A simplificação dos atuais tempos demarca visões cartesianas, espetáculos pirotécnicos, surgimento de “heróis” e a busca por soluções rápidas para a insegurança e a criminalidade.
Retroagindo 35 anos, o estudioso coronel Jorge da Silva (in memorian) afirmava que "tentar medir a eficácia da polícia pelos índices de criminalidade é procedimento inútil, pois as variáveis que interferem na alteração desses índices são múltiplas e fogem do controle da polícia – e às vezes do próprio poder público".
Para o Dr. Luiz Eduardo Soares, “não faz sentido imaginar que seria possível identificar apenas uma causa para o universo heterogêneo da criminalidade”. O crime, portanto, é composto por inúmeras variáveis.
O Dr. Marcos Rolim pontuava que "os critérios para se medir a eficiência do trabalho desenvolvido pelas polícias dentro do modelo reativo [...] indicam [...] uma dimensão surpreendente de insucesso". Estariam todos esses estudiosos equivocados e a reatividade policial associada ao espetáculo midiático traria algum resultado duradouro?
Os chamados “black spots” ou áreas negadas ao Estado não aparecem nas planilhas, assim como as subnotificações e intimidações às comunidades afetadas. A análise criminal quantitativa não representa a integral realidade de um determinado território. Basta ouvir o silêncio de quem reside e trabalha lá.
As estratégias são pontuais, saturações efêmeras não mantêm o profissional por tempo permanente nas localidades e o aparente "choque de ordem" sintetizam remédios de curtíssima duração. Apropriações políticas equivocadas simplificam o problema para assunto meramente policial.
Os espetáculos se acentuam quando meliantes são presos. E depois? Rodrigo Pimentel, ex-integrante do Bobe da PM do RJ menciona que após as prisões de traficantes perigosos, nada muda, apenas incentivam um modelo ilusório coletivo. Remédios episódicos e voláteis.

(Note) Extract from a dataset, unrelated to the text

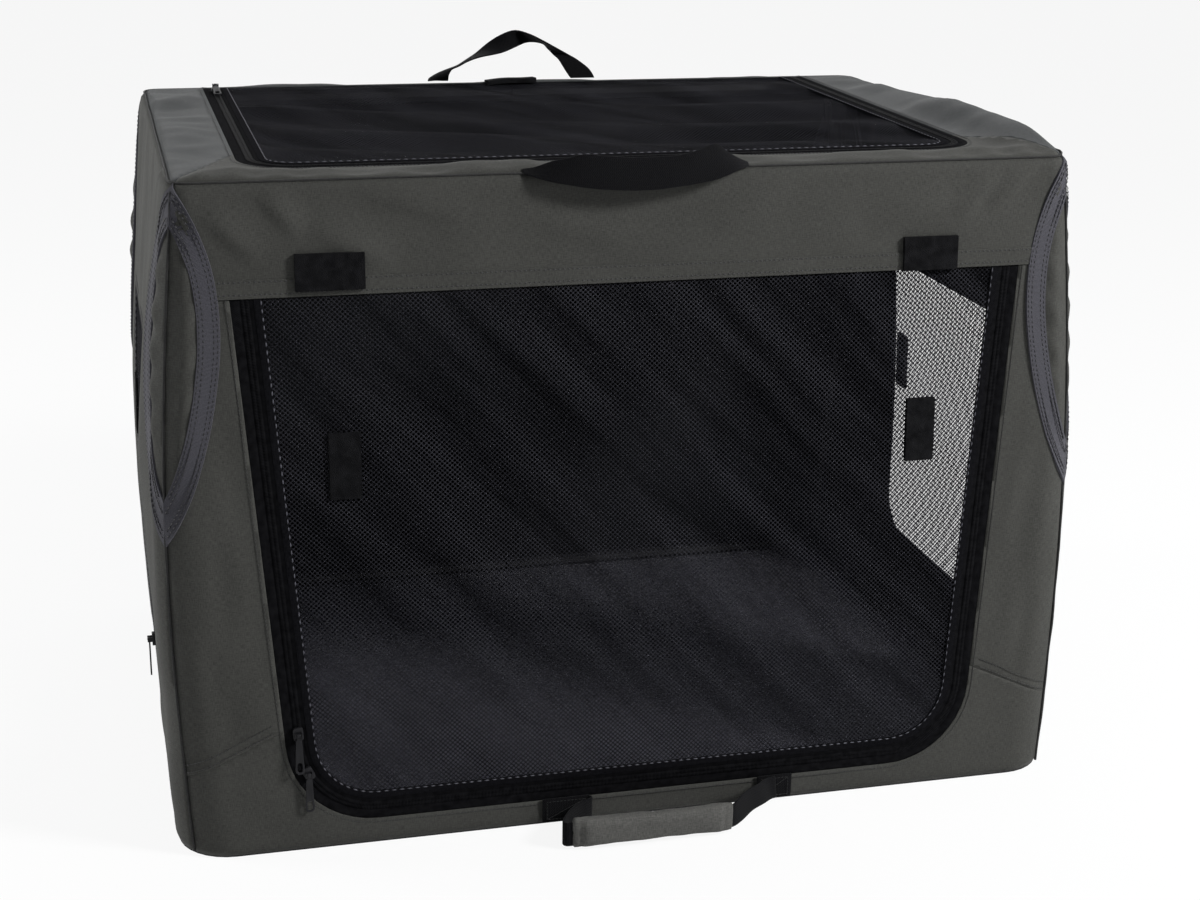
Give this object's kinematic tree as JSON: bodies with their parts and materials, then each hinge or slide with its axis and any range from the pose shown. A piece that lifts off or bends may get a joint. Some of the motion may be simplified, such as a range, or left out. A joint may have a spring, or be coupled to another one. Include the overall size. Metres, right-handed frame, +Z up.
{
  "type": "folding pet crate",
  "caption": "Soft-sided pet crate on a folding steel tube frame, with zipped mesh doors in the front, ends and roof, a floor mat, roof handles and a padded carry handle.",
  "frame": {"origin": "on the floor, in the middle of the floor panel's underside", "axes": "+X along the crate's length, towards the right when its front is faced, +Y towards its back, +Z up"},
  "size_m": [0.8636, 0.6869, 0.6454],
  "materials": {
    "black_steel": "black powder coat on steel tube",
    "black_plastic": "moulded nylon",
    "grey_polyester": "coated woven polyester",
    "roof_polyester": "coated woven polyester, lit from above",
    "black_net": "woven mesh",
    "zip_tape": "zip tape with a nylon coil",
    "zip_metal": "black enamelled zinc",
    "webbing": "polypropylene webbing",
    "grip_polyester": "padded woven polyester",
    "floor_polyester": "coated woven polyester",
    "mat_fleece": "padded, short-pile fleece"
  },
  "bodies": {
    "base": {"base_frame": "black_steel", "floor_panel": "floor_polyester", "floor_mat": "mat_fleece", "front_band": "grey_polyester", "front_left_panel": "grey_polyester", "front_right_panel": "grey_polyester", "front_lower_panel": "grey_polyester", "back_wall": "grey_polyester", "left_end_wall": "grey_polyester", "right_end_wall": "grey_polyester", "front_zip": "zip_tape", "left_zip": "zip_tape", "right_zip": "zip_tape", "carry_end_left": "webbing", "carry_end_right": "webbing", "base_bracket_front_left": "black_plastic", "base_bracket_front_right": "black_plastic", "base_bracket_back_left": "black_plastic", "base_bracket_back_right": "black_plastic"},
    "roof": {"roof_frame": "black_steel", "roof_panel": "roof_polyester", "roof_zip": "zip_tape", "roof_bracket_front_left": "black_plastic", "roof_bracket_front_right": "black_plastic", "roof_bracket_back_left": "black_plastic", "roof_bracket_back_right": "black_plastic"},
    "left_lower_link": {"lower_post_front_left": "black_steel", "lower_post_back_left": "black_steel", "knee_fork_front_left": "black_plastic", "knee_fork_back_left": "black_plastic"},
    "left_upper_link": {"upper_post_front_left": "black_steel", "upper_post_back_left": "black_steel", "knee_tongue_front_left": "black_plastic", "knee_tongue_back_left": "black_plastic"},
    "right_lower_link": {"lower_post_front_right": "black_steel", "lower_post_back_right": "black_steel", "knee_fork_front_right": "black_plastic", "knee_fork_back_right": "black_plastic"},
    "right_upper_link": {"upper_post_front_right": "black_steel", "upper_post_back_right": "black_steel", "knee_tongue_front_right": "black_plastic", "knee_tongue_back_right": "black_plastic"},
    "front_door": {"front_door": "black_net"},
    "left_door": {"left_door": "black_net"},
    "right_door": {"right_door": "black_net"},
    "roof_door": {"roof_door": "black_net"},
    "front_upper_slider": {"front_upper_slider": "zip_metal"},
    "front_upper_tab": {"front_upper_tab": "zip_metal"},
    "front_lower_slider": {"front_lower_slider": "zip_metal"},
    "front_lower_tab": {"front_lower_tab": "zip_metal"},
    "left_slider": {"left_slider": "zip_metal"},
    "left_tab": {"left_tab": "zip_metal"},
    "right_slider": {"right_slider": "zip_metal"},
    "right_tab": {"right_tab": "zip_metal"},
    "roof_slider": {"roof_slider": "zip_metal"},
    "roof_tab": {"roof_tab": "zip_metal"},
    "roof_front_handle": {"roof_front_handle": "webbing"},
    "roof_back_handle": {"roof_back_handle": "webbing"},
    "carry_handle": {"carry_strap": "webbing", "carry_grip": "grip_polyester"}
  },
  "joints": [
    {"name": "fold", "type": "hinge", "parent": "base", "child": "left_lower_link", "pos_m": [-0.378, 0, 0.045], "axis": [0, 1, 0], "range_deg": [0, 94.5], "deforming": ["front_band", "front_left_panel", "front_right_panel", "front_lower_panel", "back_wall", "left_end_wall", "right_end_wall", "front_zip", "left_zip", "right_zip", "front_door", "left_door", "right_door"]},
    {"name": "left_knee", "type": "hinge", "parent": "left_lower_link", "child": "left_upper_link", "pos_m": [-0.40891, 0, 0.2975], "axis": [0, 1, 0], "range_deg": [-189, 0]},
    {"name": "roof_level", "type": "hinge", "parent": "left_upper_link", "child": "roof", "pos_m": [-0.378, 0, 0.55], "axis": [0, 1, 0], "range_deg": [0, 94.5]},
    {"name": "right_lower", "type": "hinge", "parent": "base", "child": "right_lower_link", "pos_m": [0.378, 0, 0.045], "axis": [0, 1, 0], "range_deg": [-94.5, 0]},
    {"name": "right_knee", "type": "hinge", "parent": "right_lower_link", "child": "right_upper_link", "pos_m": [0.40891, 0, 0.2975], "axis": [0, 1, 0], "range_deg": [0, 189]},
    {"name": "front_door_hinge", "type": "hinge", "parent": "base", "child": "front_door", "pos_m": [0, -0.28571, 0.498], "axis": [1, 0, 0], "range_deg": [-135, 0]},
    {"name": "left_door_hinge", "type": "hinge", "parent": "base", "child": "left_door", "pos_m": [-0.41703, 0, 0.405], "axis": [0, -1, 0], "range_deg": [-135, 0]},
    {"name": "right_door_hinge", "type": "hinge", "parent": "base", "child": "right_door", "pos_m": [0.41703, 0, 0.405], "axis": [0, 1, 0], "range_deg": [-135, 0]},
    {"name": "roof_door_hinge", "type": "hinge", "parent": "roof", "child": "roof_door", "pos_m": [0, 0.262, 0.595], "axis": [1, 0, 0], "range_deg": [-90, 0]},
    {"name": "front_upper_run", "type": "slide", "parent": "base", "child": "front_upper_slider", "axis": [0.0757, -0.0586, -0.9954], "range_m": [-0.36, 0]},
    {"name": "front_lower_run", "type": "hinge", "parent": "base", "child": "front_lower_slider", "pos_m": [-0.24185, -0.30888, 0.104], "axis": [0, 0.9983, -0.0587], "range_deg": [-64, 0]},
    {"name": "left_run", "type": "hinge", "parent": "base", "child": "left_slider", "pos_m": [2.37569, -0.15994, 0.21164], "axis": [0.0005, -0.9997, -0.0237], "range_deg": [-4.9, 0]},
    {"name": "right_run", "type": "hinge", "parent": "base", "child": "right_slider", "pos_m": [-2.37569, -0.15994, 0.21164], "axis": [0.0005, 0.9997, 0.0237], "range_deg": [-4.9, 0]},
    {"name": "roof_run", "type": "slide", "parent": "roof", "child": "roof_slider", "axis": [0, 1, 0], "range_m": [-0.41, 0]},
    {"name": "front_upper_pull", "type": "hinge", "parent": "front_upper_slider", "child": "front_upper_tab", "pos_m": [-0.31065, -0.3146, 0.11236], "axis": [1, 0, 0], "range_deg": [-150, 0]},
    {"name": "front_lower_pull", "type": "hinge", "parent": "front_lower_slider", "child": "front_lower_tab", "pos_m": [-0.30296, -0.31683, 0.07455], "axis": [1, 0, 0], "range_deg": [-150, 0]},
    {"name": "left_pull", "type": "hinge", "parent": "left_slider", "child": "left_tab", "pos_m": [-0.42983, -0.15994, 0.14986], "axis": [0, -1, 0], "range_deg": [-150, 0]},
    {"name": "right_pull", "type": "hinge", "parent": "right_slider", "child": "right_tab", "pos_m": [0.42983, -0.15994, 0.14986], "axis": [0, 1, 0], "range_deg": [-150, 0]},
    {"name": "roof_pull", "type": "hinge", "parent": "roof_slider", "child": "roof_tab", "pos_m": [-0.323, 0.235, 0.6012], "axis": [1, 0, 0], "range_deg": [-150, 0]},
    {"name": "roof_front_handle_swing", "type": "hinge", "parent": "roof", "child": "roof_front_handle", "pos_m": [0, -0.2823, 0.5966], "axis": [1, 0, 0], "range_deg": [-90, 0]},
    {"name": "roof_back_handle_swing", "type": "hinge", "parent": "roof", "child": "roof_back_handle", "pos_m": [0, 0.2797, 0.5953], "axis": [1, 0, 0], "range_deg": [-80, 0]},
    {"name": "carry_handle_swing", "type": "hinge", "parent": "base", "child": "carry_handle", "pos_m": [0, -0.3153, 0.027], "axis": [1, 0, 0], "range_deg": [-60, 0]}
  ],
  "couplings": [
    {"joint": "left_knee", "follows": "fold", "ratio": -2},
    {"joint": "roof_level", "follows": "fold", "ratio": 1},
    {"joint": "right_lower", "follows": "fold", "ratio": -1},
    {"joint": "right_knee", "follows": "fold", "ratio": 2}
  ]
}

O atual sistema de segurança pública brasileiro nos remete à inglória corrida do coelho de Alice. A conta sai cara: o policial predominantemente processado, adoecido em função das longas jornadas de trabalho e dos impactos oriundos dos diversos enfrentamentos.
As estratégias de policiamento comunitário já adotadas com pleno sucesso foram enterradas. O sistema criminal ineficaz obrigou a polícia fazer mais do mesmo, remando sua embarcação para águas mais turbulentas.
A crítica à polícia pelo aumento da criminalidade é um tênue véu que esconde um abismo mais profundo do que imaginamos. O teatro gera “salvadores da pátria” e “discursos reativos”. Porém, a realidade é bem mais complexa e envolve inúmeros outros atores que devem caminhar entrosados e comedidos.
Jorge da Silva nos brinda. "Diante da complexidade, a fuga. E mais uma vez a simplificação: o crime é problema da polícia". Fugimos ao conceber que o desespero acolhe remédios midiáticos para “curar” feridas profundas e abandonamos o gradualismo intersetorial. Sempre é hora de despertar!